→ WHAT NEEDS TO BE DONE
Give back exactly the lines running from the line that holds "obj.data.transform(world)" through the line that holds "return tuple(c /", ends included, and no other lines.

→ RECORDED INFORMATION
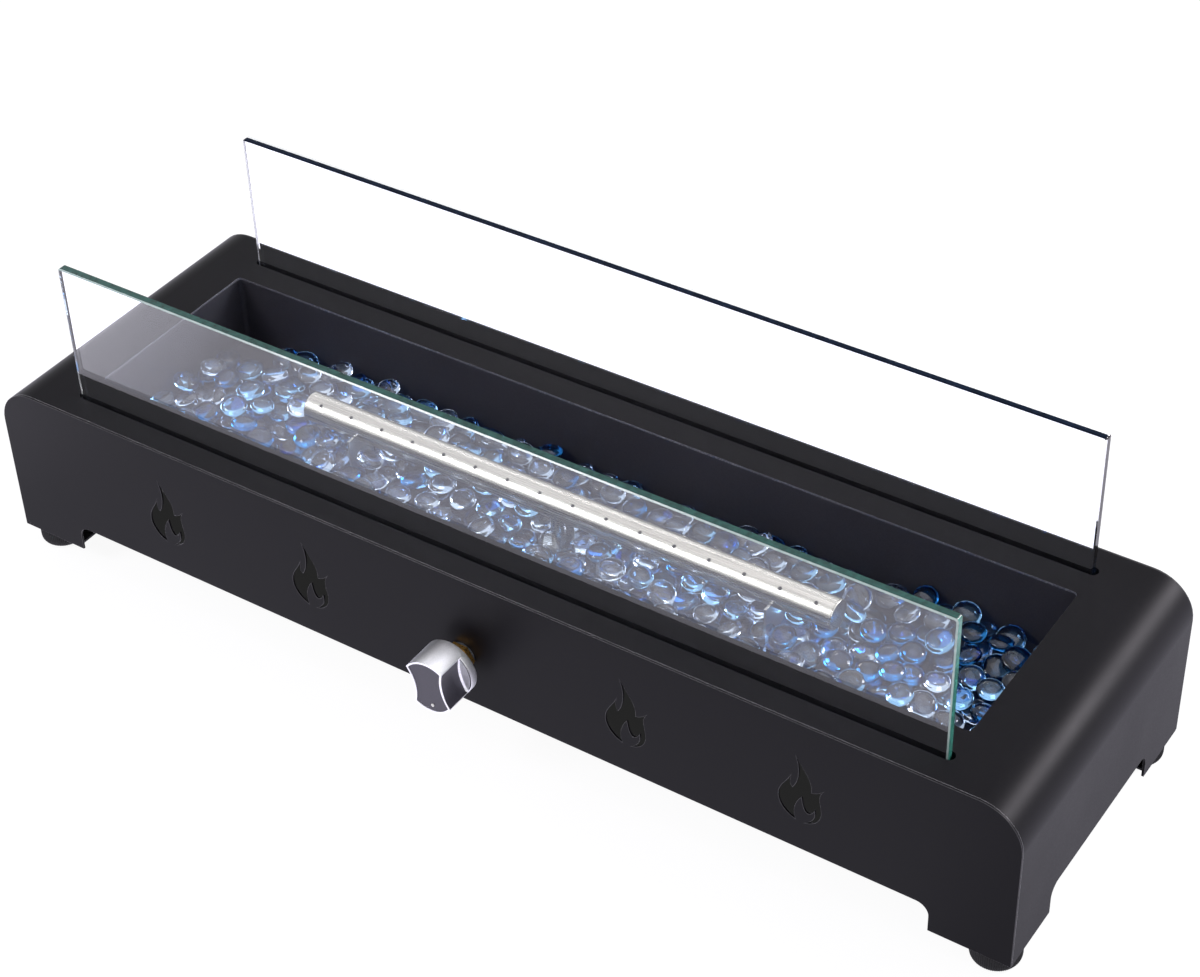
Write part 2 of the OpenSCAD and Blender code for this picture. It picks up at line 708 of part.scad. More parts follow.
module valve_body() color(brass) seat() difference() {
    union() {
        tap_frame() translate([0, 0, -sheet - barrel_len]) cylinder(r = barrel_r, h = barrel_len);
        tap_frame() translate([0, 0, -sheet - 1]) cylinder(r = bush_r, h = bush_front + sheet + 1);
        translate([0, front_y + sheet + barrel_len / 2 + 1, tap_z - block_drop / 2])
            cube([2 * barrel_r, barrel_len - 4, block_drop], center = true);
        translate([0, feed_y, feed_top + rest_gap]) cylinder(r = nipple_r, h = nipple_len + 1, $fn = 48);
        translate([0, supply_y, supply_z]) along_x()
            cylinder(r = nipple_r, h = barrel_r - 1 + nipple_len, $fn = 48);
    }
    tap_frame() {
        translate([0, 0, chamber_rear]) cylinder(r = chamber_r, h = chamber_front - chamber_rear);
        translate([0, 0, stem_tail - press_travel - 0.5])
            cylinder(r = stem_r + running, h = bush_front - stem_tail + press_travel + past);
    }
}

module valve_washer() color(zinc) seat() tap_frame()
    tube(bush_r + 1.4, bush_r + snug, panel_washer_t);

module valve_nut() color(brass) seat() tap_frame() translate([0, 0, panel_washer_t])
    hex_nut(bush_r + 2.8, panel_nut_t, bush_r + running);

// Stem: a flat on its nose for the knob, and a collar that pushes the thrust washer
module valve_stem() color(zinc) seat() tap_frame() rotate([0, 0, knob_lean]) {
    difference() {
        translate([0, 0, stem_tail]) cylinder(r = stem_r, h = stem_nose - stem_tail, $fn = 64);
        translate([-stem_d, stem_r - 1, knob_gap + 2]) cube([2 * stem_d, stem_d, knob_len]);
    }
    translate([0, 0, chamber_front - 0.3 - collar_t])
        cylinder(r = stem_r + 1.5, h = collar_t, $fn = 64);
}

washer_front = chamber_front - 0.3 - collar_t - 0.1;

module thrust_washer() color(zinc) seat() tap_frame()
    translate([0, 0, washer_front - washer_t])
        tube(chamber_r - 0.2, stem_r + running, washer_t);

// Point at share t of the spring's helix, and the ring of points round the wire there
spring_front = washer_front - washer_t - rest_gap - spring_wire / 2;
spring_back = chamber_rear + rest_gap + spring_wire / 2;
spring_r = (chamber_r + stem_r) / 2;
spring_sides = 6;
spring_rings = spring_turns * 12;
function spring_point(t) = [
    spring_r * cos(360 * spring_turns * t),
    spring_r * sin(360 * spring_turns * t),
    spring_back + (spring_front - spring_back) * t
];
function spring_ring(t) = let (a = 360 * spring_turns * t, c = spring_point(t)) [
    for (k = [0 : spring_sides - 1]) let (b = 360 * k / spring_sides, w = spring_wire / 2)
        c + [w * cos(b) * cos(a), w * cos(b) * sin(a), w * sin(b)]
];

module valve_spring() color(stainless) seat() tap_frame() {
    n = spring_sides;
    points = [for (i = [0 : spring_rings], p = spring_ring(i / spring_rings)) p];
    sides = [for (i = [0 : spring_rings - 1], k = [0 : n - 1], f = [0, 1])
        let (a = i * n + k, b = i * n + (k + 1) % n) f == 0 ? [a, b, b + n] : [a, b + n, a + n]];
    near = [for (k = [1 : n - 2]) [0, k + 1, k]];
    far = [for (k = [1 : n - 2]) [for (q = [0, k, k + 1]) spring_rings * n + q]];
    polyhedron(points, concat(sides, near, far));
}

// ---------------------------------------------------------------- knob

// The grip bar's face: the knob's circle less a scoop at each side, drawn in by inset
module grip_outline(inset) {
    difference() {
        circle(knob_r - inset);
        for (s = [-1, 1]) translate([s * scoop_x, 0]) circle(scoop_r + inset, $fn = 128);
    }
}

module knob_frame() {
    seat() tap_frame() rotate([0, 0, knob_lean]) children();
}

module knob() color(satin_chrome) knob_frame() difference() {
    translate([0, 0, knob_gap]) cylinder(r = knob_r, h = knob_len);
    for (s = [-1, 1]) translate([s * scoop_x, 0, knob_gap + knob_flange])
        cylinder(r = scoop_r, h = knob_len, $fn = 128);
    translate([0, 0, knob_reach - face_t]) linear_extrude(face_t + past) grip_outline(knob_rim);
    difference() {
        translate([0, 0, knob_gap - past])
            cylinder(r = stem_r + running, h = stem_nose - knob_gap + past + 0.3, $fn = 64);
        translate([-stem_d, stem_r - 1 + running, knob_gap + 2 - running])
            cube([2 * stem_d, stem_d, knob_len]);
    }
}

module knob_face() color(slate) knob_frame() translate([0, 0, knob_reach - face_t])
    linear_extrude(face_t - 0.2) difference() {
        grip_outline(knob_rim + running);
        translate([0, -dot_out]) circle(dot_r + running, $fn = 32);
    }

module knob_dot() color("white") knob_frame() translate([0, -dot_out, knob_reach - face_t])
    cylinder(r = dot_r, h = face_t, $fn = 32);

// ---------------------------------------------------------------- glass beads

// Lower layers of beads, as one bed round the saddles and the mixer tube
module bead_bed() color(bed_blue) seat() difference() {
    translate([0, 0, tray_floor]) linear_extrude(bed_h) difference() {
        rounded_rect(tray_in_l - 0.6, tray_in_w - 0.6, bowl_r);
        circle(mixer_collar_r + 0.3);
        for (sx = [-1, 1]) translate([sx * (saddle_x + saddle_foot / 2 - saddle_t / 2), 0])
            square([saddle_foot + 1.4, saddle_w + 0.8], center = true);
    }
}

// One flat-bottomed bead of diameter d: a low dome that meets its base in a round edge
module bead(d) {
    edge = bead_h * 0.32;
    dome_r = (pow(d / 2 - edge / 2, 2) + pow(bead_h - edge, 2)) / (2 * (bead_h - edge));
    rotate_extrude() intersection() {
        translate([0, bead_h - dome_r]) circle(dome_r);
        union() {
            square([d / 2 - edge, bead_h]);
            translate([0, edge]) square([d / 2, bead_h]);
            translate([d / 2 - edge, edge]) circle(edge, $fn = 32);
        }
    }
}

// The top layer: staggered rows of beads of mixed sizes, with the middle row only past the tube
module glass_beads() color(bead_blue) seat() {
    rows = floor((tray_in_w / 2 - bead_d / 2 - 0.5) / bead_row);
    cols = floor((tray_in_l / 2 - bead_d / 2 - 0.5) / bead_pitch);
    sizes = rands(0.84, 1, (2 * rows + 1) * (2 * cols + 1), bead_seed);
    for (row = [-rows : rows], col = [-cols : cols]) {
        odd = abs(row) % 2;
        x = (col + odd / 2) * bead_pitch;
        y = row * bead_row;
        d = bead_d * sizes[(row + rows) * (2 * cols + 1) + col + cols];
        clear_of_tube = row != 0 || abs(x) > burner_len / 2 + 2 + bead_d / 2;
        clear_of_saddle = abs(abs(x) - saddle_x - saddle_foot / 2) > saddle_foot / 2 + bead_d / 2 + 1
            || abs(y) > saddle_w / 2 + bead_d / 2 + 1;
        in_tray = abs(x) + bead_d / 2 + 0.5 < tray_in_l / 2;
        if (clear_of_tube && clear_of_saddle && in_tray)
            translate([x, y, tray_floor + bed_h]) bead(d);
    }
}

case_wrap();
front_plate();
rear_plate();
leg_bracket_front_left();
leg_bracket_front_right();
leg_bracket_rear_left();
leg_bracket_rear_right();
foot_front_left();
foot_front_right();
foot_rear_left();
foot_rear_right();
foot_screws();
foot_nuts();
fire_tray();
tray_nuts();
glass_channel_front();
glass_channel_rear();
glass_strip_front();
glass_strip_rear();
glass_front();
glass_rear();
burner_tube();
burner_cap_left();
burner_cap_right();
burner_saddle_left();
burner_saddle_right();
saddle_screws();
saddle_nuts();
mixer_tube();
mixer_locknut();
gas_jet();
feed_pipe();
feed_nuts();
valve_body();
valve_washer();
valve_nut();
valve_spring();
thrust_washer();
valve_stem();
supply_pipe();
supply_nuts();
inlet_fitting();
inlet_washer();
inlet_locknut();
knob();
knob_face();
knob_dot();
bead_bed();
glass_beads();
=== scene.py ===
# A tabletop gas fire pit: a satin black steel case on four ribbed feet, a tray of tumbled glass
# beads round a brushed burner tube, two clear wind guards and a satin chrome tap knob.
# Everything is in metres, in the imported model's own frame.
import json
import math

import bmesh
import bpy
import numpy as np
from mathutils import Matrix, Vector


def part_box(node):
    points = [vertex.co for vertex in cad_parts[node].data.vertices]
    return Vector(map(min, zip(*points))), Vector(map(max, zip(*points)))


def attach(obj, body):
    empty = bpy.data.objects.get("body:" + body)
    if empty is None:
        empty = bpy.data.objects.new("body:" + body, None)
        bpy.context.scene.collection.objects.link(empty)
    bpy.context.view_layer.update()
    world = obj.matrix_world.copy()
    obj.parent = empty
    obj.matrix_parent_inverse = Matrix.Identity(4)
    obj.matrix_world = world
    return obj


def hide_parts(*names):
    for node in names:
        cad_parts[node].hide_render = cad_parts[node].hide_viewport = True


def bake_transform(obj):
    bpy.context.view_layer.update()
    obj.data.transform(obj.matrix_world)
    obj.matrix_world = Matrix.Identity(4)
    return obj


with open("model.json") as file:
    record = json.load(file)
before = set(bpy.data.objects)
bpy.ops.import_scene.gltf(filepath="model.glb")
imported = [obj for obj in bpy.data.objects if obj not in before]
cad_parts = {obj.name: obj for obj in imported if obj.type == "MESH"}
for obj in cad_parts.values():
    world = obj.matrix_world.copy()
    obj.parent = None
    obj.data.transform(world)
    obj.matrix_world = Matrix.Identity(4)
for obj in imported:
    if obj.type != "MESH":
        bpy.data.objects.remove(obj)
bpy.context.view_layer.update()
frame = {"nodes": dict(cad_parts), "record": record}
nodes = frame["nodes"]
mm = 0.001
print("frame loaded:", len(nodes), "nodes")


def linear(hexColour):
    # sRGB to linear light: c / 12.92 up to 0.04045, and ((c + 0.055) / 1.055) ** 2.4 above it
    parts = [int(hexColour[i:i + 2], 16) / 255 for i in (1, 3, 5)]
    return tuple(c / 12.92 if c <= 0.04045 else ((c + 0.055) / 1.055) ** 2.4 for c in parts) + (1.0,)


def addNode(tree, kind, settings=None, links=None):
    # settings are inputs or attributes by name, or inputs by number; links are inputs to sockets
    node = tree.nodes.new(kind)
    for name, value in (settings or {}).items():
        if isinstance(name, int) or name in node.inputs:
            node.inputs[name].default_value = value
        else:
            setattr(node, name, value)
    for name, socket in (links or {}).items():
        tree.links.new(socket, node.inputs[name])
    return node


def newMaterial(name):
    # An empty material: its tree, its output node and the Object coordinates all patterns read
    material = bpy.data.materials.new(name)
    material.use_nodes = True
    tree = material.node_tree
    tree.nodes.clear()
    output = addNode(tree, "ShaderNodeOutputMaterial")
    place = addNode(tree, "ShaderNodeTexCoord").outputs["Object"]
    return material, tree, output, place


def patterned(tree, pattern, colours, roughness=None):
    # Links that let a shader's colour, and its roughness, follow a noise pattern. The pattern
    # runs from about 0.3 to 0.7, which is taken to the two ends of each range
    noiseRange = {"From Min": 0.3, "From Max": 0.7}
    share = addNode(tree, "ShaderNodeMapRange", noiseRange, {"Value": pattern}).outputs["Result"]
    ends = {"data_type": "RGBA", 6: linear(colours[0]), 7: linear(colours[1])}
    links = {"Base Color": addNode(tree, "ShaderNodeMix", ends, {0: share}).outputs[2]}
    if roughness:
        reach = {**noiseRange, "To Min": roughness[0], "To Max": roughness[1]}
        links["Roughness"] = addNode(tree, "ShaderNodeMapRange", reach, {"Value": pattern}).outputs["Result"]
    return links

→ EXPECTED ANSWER
    obj.data.transform(world)
    obj.matrix_world = Matrix.Identity(4)
for obj in imported:
    if obj.type != "MESH":
        bpy.data.objects.remove(obj)
bpy.context.view_layer.update()
frame = {"nodes": dict(cad_parts), "record": record}
nodes = frame["nodes"]
mm = 0.001
print("frame loaded:", len(nodes), "nodes")


def linear(hexColour):
    # sRGB to linear light: c / 12.92 up to 0.04045, and ((c + 0.055) / 1.055) ** 2.4 above it
    parts = [int(hexColour[i:i + 2], 16) / 255 for i in (1, 3, 5)]
    return tuple(c / 12.92 if c <= 0.04045 else ((c + 0.055) / 1.055) ** 2.4 for c in parts) + (1.0,)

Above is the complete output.